What is being asked
Give again only the lines beginning with the one that contains "seated_bar -= place * wire" and ending with the one that contains "for node in"; include both of those lines.

Raw data

>> begin

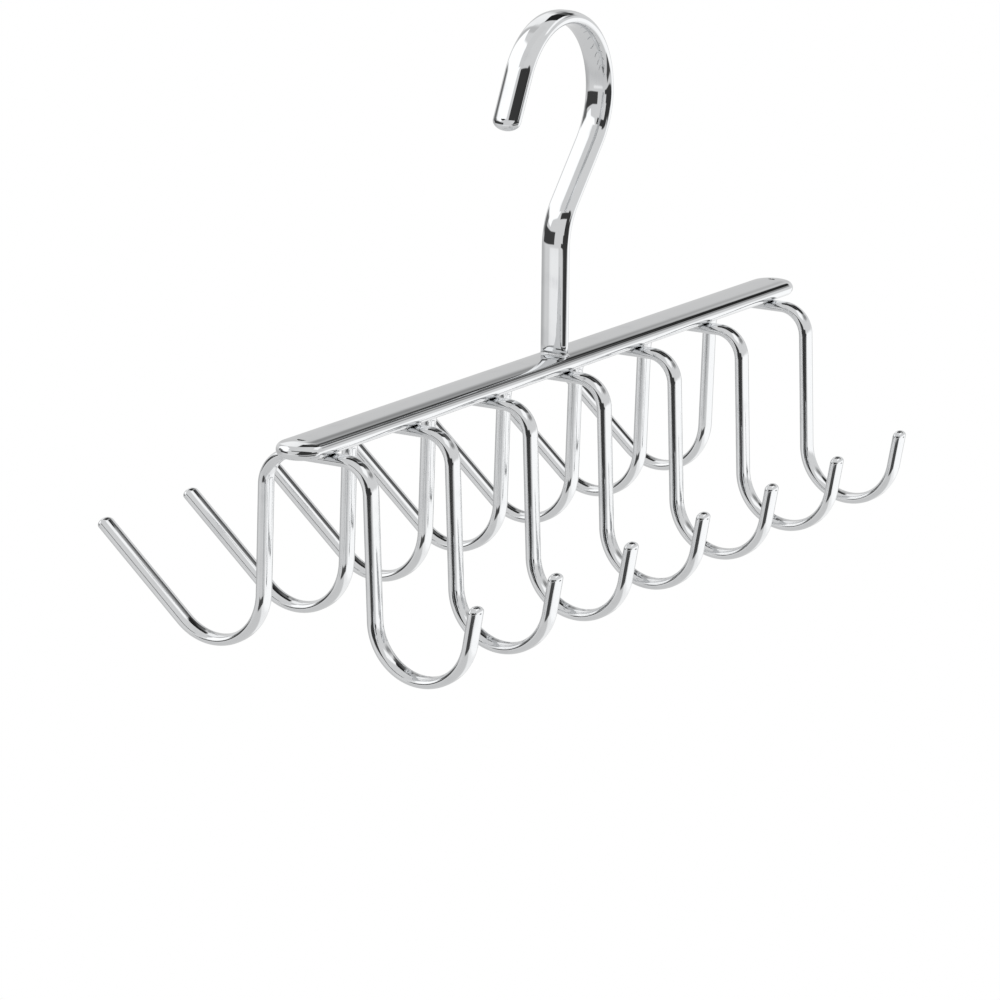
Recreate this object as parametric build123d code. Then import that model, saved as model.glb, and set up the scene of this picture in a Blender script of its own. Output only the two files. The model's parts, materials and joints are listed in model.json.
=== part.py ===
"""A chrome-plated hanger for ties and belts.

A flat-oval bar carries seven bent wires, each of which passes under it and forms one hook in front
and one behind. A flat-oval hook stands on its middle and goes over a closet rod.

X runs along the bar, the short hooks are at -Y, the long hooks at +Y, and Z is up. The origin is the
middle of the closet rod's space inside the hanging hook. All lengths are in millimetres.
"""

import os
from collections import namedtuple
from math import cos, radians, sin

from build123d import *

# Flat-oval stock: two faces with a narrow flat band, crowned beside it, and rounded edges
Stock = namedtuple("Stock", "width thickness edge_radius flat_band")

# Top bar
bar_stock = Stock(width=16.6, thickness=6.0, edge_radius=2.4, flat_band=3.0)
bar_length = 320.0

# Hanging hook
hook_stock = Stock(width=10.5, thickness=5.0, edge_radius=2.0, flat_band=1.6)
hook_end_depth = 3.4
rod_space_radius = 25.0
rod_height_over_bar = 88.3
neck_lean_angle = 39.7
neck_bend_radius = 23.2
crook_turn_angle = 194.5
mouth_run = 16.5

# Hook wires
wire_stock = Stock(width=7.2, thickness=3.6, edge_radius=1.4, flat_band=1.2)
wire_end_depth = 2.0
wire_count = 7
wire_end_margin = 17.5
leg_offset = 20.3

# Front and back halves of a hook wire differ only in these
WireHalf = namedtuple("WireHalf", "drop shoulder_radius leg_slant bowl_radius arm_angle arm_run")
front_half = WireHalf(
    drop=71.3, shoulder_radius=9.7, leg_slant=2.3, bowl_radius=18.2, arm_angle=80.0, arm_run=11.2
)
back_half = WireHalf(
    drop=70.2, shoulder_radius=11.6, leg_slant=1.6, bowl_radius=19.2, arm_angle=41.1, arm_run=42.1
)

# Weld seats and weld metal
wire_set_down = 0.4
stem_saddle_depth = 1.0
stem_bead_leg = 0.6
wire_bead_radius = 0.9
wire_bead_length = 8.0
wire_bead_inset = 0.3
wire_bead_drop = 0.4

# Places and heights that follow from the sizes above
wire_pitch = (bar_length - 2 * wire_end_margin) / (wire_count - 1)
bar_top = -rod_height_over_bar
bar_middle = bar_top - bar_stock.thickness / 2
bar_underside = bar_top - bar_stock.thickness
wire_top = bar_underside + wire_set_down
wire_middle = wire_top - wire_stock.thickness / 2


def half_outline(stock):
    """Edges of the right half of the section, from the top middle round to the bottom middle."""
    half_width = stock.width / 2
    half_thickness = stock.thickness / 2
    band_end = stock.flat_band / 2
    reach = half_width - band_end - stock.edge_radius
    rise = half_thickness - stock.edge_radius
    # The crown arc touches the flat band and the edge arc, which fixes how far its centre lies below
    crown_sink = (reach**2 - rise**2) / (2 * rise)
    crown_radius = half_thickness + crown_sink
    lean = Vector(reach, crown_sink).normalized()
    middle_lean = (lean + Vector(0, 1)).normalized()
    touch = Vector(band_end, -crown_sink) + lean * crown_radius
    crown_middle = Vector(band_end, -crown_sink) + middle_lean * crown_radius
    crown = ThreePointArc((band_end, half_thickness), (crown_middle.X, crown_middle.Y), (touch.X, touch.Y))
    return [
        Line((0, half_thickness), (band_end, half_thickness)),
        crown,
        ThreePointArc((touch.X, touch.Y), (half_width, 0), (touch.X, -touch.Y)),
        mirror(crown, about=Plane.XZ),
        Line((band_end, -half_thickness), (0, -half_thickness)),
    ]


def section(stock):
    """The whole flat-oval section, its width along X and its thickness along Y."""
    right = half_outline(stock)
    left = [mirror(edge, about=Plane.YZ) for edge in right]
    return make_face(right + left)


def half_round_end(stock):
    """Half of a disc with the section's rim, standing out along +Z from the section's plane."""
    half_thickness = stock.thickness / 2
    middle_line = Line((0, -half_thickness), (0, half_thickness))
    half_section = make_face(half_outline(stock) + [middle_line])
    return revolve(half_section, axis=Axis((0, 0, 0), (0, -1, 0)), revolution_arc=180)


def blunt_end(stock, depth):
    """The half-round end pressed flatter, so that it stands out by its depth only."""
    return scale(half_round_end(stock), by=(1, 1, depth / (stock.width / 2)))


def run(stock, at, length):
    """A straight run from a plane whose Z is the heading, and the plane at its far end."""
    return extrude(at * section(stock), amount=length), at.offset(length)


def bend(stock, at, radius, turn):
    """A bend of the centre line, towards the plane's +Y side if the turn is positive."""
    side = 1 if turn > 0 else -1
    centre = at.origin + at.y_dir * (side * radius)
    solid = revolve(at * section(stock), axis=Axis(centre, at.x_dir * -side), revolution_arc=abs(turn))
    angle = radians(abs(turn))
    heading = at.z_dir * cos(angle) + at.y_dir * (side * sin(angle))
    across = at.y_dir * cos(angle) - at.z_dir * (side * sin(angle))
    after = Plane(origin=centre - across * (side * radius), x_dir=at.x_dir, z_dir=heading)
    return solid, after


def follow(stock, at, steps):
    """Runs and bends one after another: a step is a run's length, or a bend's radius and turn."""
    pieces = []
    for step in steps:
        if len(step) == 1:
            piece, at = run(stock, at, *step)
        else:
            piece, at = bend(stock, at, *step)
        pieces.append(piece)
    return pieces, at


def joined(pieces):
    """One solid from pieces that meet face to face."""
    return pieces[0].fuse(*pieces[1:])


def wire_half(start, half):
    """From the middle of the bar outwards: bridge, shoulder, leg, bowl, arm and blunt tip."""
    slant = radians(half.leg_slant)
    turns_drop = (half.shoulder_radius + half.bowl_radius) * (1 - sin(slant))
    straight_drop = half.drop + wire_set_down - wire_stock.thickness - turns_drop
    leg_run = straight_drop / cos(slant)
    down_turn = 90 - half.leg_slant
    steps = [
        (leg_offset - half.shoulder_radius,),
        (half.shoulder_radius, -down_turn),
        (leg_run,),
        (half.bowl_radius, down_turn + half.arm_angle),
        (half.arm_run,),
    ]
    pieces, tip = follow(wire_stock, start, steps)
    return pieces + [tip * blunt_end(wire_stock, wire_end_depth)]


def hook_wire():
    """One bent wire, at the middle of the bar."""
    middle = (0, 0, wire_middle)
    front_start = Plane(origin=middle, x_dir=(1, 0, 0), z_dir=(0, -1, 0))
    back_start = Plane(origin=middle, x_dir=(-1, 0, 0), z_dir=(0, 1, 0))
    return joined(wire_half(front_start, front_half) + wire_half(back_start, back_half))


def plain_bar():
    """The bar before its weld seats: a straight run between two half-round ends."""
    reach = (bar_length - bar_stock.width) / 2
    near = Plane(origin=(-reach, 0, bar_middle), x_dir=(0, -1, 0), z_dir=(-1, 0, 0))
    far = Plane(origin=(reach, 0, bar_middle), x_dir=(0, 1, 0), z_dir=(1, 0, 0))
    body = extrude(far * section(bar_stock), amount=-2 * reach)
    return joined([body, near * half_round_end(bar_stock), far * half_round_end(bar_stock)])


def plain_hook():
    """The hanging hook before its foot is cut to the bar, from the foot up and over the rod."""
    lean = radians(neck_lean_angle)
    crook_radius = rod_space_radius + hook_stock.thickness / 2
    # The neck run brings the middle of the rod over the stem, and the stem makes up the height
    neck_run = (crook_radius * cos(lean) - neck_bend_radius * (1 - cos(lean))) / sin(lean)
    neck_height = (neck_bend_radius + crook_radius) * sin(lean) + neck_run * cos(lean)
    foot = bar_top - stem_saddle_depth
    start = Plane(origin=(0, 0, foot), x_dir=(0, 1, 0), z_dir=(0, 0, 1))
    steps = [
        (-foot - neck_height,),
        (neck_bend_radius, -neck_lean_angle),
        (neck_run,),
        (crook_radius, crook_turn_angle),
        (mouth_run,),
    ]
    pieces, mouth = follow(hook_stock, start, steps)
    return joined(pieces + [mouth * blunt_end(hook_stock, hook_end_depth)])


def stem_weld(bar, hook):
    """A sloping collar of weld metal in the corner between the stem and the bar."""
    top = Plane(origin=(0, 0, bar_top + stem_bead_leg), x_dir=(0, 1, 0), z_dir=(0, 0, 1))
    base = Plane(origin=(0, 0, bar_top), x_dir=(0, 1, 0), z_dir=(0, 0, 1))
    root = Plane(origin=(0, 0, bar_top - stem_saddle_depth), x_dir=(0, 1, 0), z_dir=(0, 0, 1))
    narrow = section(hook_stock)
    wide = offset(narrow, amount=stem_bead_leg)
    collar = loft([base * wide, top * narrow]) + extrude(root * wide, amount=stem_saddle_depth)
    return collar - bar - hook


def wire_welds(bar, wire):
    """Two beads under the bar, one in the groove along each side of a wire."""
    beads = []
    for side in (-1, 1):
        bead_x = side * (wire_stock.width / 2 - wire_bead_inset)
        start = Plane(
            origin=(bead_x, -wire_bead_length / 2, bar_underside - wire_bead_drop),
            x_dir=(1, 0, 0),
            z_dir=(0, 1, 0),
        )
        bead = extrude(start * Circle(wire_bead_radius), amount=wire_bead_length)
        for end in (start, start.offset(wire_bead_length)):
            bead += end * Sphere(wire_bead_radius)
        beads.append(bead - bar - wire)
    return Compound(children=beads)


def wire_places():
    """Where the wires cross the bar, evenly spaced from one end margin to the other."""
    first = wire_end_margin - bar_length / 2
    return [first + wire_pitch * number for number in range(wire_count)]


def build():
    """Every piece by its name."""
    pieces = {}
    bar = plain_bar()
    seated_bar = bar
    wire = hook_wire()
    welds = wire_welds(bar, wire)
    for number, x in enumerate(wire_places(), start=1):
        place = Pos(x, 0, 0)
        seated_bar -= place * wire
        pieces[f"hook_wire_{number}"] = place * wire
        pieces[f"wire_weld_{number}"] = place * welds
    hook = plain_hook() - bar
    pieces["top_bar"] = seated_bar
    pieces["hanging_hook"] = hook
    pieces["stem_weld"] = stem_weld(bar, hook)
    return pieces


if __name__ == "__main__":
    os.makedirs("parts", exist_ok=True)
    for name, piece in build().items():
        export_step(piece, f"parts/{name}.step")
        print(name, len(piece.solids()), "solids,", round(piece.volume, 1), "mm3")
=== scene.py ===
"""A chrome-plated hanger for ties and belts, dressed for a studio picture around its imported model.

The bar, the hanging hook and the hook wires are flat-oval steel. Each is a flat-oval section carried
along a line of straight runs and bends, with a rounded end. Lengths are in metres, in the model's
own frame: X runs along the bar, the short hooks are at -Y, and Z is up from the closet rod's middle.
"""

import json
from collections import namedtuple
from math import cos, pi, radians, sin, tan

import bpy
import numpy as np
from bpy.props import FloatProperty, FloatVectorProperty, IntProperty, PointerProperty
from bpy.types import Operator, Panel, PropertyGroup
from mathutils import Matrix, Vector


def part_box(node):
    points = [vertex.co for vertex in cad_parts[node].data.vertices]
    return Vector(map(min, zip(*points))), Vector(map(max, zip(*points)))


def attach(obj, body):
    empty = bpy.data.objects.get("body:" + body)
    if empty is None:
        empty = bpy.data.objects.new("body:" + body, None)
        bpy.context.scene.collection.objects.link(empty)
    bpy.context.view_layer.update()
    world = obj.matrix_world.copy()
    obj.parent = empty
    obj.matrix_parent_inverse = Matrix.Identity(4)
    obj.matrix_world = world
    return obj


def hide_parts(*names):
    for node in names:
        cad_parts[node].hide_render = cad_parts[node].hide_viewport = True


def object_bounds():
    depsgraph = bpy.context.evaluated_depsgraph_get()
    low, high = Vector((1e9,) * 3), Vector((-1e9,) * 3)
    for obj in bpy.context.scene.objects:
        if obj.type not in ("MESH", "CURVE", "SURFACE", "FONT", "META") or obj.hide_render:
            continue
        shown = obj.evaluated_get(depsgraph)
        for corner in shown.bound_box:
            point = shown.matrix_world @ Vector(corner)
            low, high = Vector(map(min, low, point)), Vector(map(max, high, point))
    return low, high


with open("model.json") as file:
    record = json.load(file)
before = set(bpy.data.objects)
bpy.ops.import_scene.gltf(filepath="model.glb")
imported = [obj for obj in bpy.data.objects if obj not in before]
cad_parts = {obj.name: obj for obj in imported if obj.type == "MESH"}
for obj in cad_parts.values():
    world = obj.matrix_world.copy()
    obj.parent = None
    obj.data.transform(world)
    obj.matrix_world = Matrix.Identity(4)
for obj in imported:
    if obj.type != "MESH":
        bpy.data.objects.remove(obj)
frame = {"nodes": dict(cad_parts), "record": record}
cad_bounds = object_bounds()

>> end

The completed task
        seated_bar -= place * wire
        pieces[f"hook_wire_{number}"] = place * wire
        pieces[f"wire_weld_{number}"] = place * welds
    hook = plain_hook() - bar
    pieces["top_bar"] = seated_bar
    pieces["hanging_hook"] = hook
    pieces["stem_weld"] = stem_weld(bar, hook)
    return pieces


if __name__ == "__main__":
    os.makedirs("parts", exist_ok=True)
    for name, piece in build().items():
        export_step(piece, f"parts/{name}.step")
        print(name, len(piece.solids()), "solids,", round(piece.volume, 1), "mm3")
=== scene.py ===
"""A chrome-plated hanger for ties and belts, dressed for a studio picture around its imported model.

The bar, the hanging hook and the hook wires are flat-oval steel. Each is a flat-oval section carried
along a line of straight runs and bends, with a rounded end. Lengths are in metres, in the model's
own frame: X runs along the bar, the short hooks are at -Y, and Z is up from the closet rod's middle.
"""

import json
from collections import namedtuple
from math import cos, pi, radians, sin, tan

import bpy
import numpy as np
from bpy.props import FloatProperty, FloatVectorProperty, IntProperty, PointerProperty
from bpy.types import Operator, Panel, PropertyGroup
from mathutils import Matrix, Vector


def part_box(node):
    points = [vertex.co for vertex in cad_parts[node].data.vertices]
    return Vector(map(min, zip(*points))), Vector(map(max, zip(*points)))


def attach(obj, body):
    empty = bpy.data.objects.get("body:" + body)
    if empty is None:
        empty = bpy.data.objects.new("body:" + body, None)
        bpy.context.scene.collection.objects.link(empty)
    bpy.context.view_layer.update()
    world = obj.matrix_world.copy()
    obj.parent = empty
    obj.matrix_parent_inverse = Matrix.Identity(4)
    obj.matrix_world = world
    return obj


def hide_parts(*names):
    for node in names:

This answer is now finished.